Instructions to follow:
Give all of the lines again, with nothing added or dropped.

-- -- --

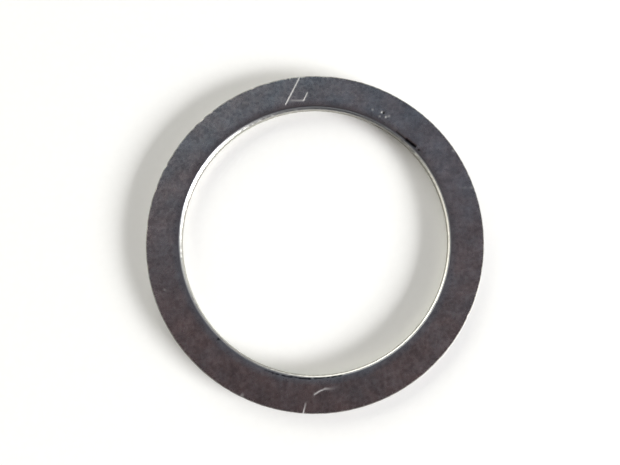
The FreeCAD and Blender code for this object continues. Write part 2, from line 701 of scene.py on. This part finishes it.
# Where each part of the room is: the direction it lies in, and how nearly the direction looked
# in agrees with that one, 1 being the same, where the part begins and where it is complete.
BACK = ((0, 1, 0), -0.24, 0.45)
FRONT = ((0, -1, 0), 0.28, 0.52)
LEFT = ((-1, 0, 0), 0.55, 0.85)
CORNER = ((0.50, 0.72, 0.45), 0.78, 0.95)
CEILING = ((0, 0, 1), 0.60, 0.85)
OVERHEAD = ((0, 0, 1), 0.982, 0.997)
ABOVE_SKIRTING = ((0, 0, 1), 0.14, 0.26)


def facing(tree, look, part):
    """How far the direction looked in is inside a part of the room, from 0 to 1."""
    direction, begins, complete = part
    agreement = add(tree.nodes, "ShaderNodeVectorMath", operation="DOT_PRODUCT")
    plug(tree, agreement.inputs[0], look)
    agreement.inputs[1].default_value = Vector(direction).normalized()
    share = add(tree.nodes, "ShaderNodeMapRange", interpolation_type="SMOOTHSTEP")
    plug(tree, share.inputs["Value"], agreement.outputs["Value"])
    share.inputs["From Min"].default_value = begins
    share.inputs["From Max"].default_value = complete
    return share.outputs["Result"]


def room():
    """A dim room; its colours depend only on the direction looked in."""
    world = bpy.data.worlds.new("room")
    world.use_nodes = True
    tree = world.node_tree
    look = add(tree.nodes, "ShaderNodeTexCoord").outputs["Generated"]
    walls = mix_colour(tree, facing(tree, look, LEFT), WALLS, LEFT_WALL)
    walls = mix_colour(tree, facing(tree, look, CORNER), walls, DARK_CORNER)
    ceiling = mix_colour(tree, facing(tree, look, BACK), FRONT_CEILING, BACK_CEILING)
    colour = mix_colour(tree, facing(tree, look, CEILING), walls, ceiling)
    colour = mix_colour(tree, facing(tree, look, OVERHEAD), colour, OVERHEAD_SPOT)
    colour = mix_colour(tree, facing(tree, look, FRONT), colour, FRONT_SHADE)
    colour = mix_colour(tree, facing(tree, look, ABOVE_SKIRTING), SKIRTING, colour)
    plug(tree, tree.nodes["Background"].inputs["Color"], colour)
    return world


bpy.context.scene.world = room()

# ---------------------------------------------------------------------------------------
# The camera.  It stands almost over the washer, a little towards the front, with its own
# up direction along the table's +Y.  Its field of view is in degrees.

CAMERA_PLACE = Vector((0.96, -7.55, 81.7)) * MM
CAMERA_AIM = Vector((0.07, 5.71, 0.0)) * MM
FIELD_OF_VIEW = 59.9
SENSOR_WIDTH = 36.0
SIDEWAYS_SHIFT = -0.0081
UPWARD_SHIFT = -0.0508
NEAREST = 0.001
FARTHEST = 10.0

camera_data = bpy.data.cameras.new("camera")
camera_data.sensor_width = SENSOR_WIDTH
camera_data.lens = SENSOR_WIDTH / 2 / math.tan(math.radians(FIELD_OF_VIEW / 2))
camera_data.shift_x = SIDEWAYS_SHIFT
camera_data.shift_y = UPWARD_SHIFT
camera_data.clip_start = NEAREST
camera_data.clip_end = FARTHEST
camera = bpy.data.objects.new("camera", camera_data)
camera.location = CAMERA_PLACE
ahead = (CAMERA_AIM - CAMERA_PLACE).normalized()
right = ahead.cross(Vector((0, 1, 0))).normalized()
camera.rotation_euler = Matrix((right, right.cross(ahead), -ahead)).transposed().to_euler()
bpy.context.scene.collection.objects.link(camera)
bpy.context.scene.camera = camera
bpy.context.scene.view_settings.view_transform = "Standard"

-- -- --

Written response:
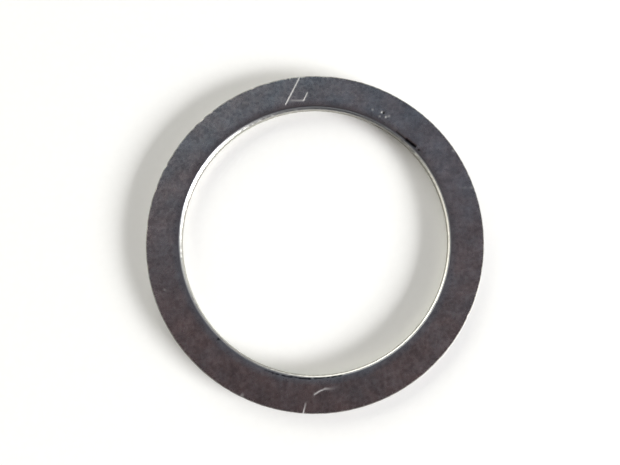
The FreeCAD and Blender code for this object continues. Write part 2, from line 701 of scene.py on. This part finishes it.
# Where each part of the room is: the direction it lies in, and how nearly the direction looked
# in agrees with that one, 1 being the same, where the part begins and where it is complete.
BACK = ((0, 1, 0), -0.24, 0.45)
FRONT = ((0, -1, 0), 0.28, 0.52)
LEFT = ((-1, 0, 0), 0.55, 0.85)
CORNER = ((0.50, 0.72, 0.45), 0.78, 0.95)
CEILING = ((0, 0, 1), 0.60, 0.85)
OVERHEAD = ((0, 0, 1), 0.982, 0.997)
ABOVE_SKIRTING = ((0, 0, 1), 0.14, 0.26)


def facing(tree, look, part):
    """How far the direction looked in is inside a part of the room, from 0 to 1."""
    direction, begins, complete = part
    agreement = add(tree.nodes, "ShaderNodeVectorMath", operation="DOT_PRODUCT")
    plug(tree, agreement.inputs[0], look)
    agreement.inputs[1].default_value = Vector(direction).normalized()
    share = add(tree.nodes, "ShaderNodeMapRange", interpolation_type="SMOOTHSTEP")
    plug(tree, share.inputs["Value"], agreement.outputs["Value"])
    share.inputs["From Min"].default_value = begins
    share.inputs["From Max"].default_value = complete
    return share.outputs["Result"]


def room():
    """A dim room; its colours depend only on the direction looked in."""
    world = bpy.data.worlds.new("room")
    world.use_nodes = True
    tree = world.node_tree
    look = add(tree.nodes, "ShaderNodeTexCoord").outputs["Generated"]
    walls = mix_colour(tree, facing(tree, look, LEFT), WALLS, LEFT_WALL)
    walls = mix_colour(tree, facing(tree, look, CORNER), walls, DARK_CORNER)
    ceiling = mix_colour(tree, facing(tree, look, BACK), FRONT_CEILING, BACK_CEILING)
    colour = mix_colour(tree, facing(tree, look, CEILING), walls, ceiling)
    colour = mix_colour(tree, facing(tree, look, OVERHEAD), colour, OVERHEAD_SPOT)
    colour = mix_colour(tree, facing(tree, look, FRONT), colour, FRONT_SHADE)
    colour = mix_colour(tree, facing(tree, look, ABOVE_SKIRTING), SKIRTING, colour)
    plug(tree, tree.nodes["Background"].inputs["Color"], colour)
    return world


bpy.context.scene.world = room()

# ---------------------------------------------------------------------------------------
# The camera.  It stands almost over the washer, a little towards the front, with its own
# up direction along the table's +Y.  Its field of view is in degrees.

CAMERA_PLACE = Vector((0.96, -7.55, 81.7)) * MM
CAMERA_AIM = Vector((0.07, 5.71, 0.0)) * MM
FIELD_OF_VIEW = 59.9
SENSOR_WIDTH = 36.0
SIDEWAYS_SHIFT = -0.0081
UPWARD_SHIFT = -0.0508
NEAREST = 0.001
FARTHEST = 10.0

camera_data = bpy.data.cameras.new("camera")
camera_data.sensor_width = SENSOR_WIDTH
camera_data.lens = SENSOR_WIDTH / 2 / math.tan(math.radians(FIELD_OF_VIEW / 2))
camera_data.shift_x = SIDEWAYS_SHIFT
camera_data.shift_y = UPWARD_SHIFT
camera_data.clip_start = NEAREST
camera_data.clip_end = FARTHEST
camera = bpy.data.objects.new("camera", camera_data)
camera.location = CAMERA_PLACE
ahead = (CAMERA_AIM - CAMERA_PLACE).normalized()
right = ahead.cross(Vector((0, 1, 0))).normalized()
camera.rotation_euler = Matrix((right, right.cross(ahead), -ahead)).transposed().to_euler()
bpy.context.scene.collection.objects.link(camera)
bpy.context.scene.camera = camera
bpy.context.scene.view_settings.view_transform = "Standard"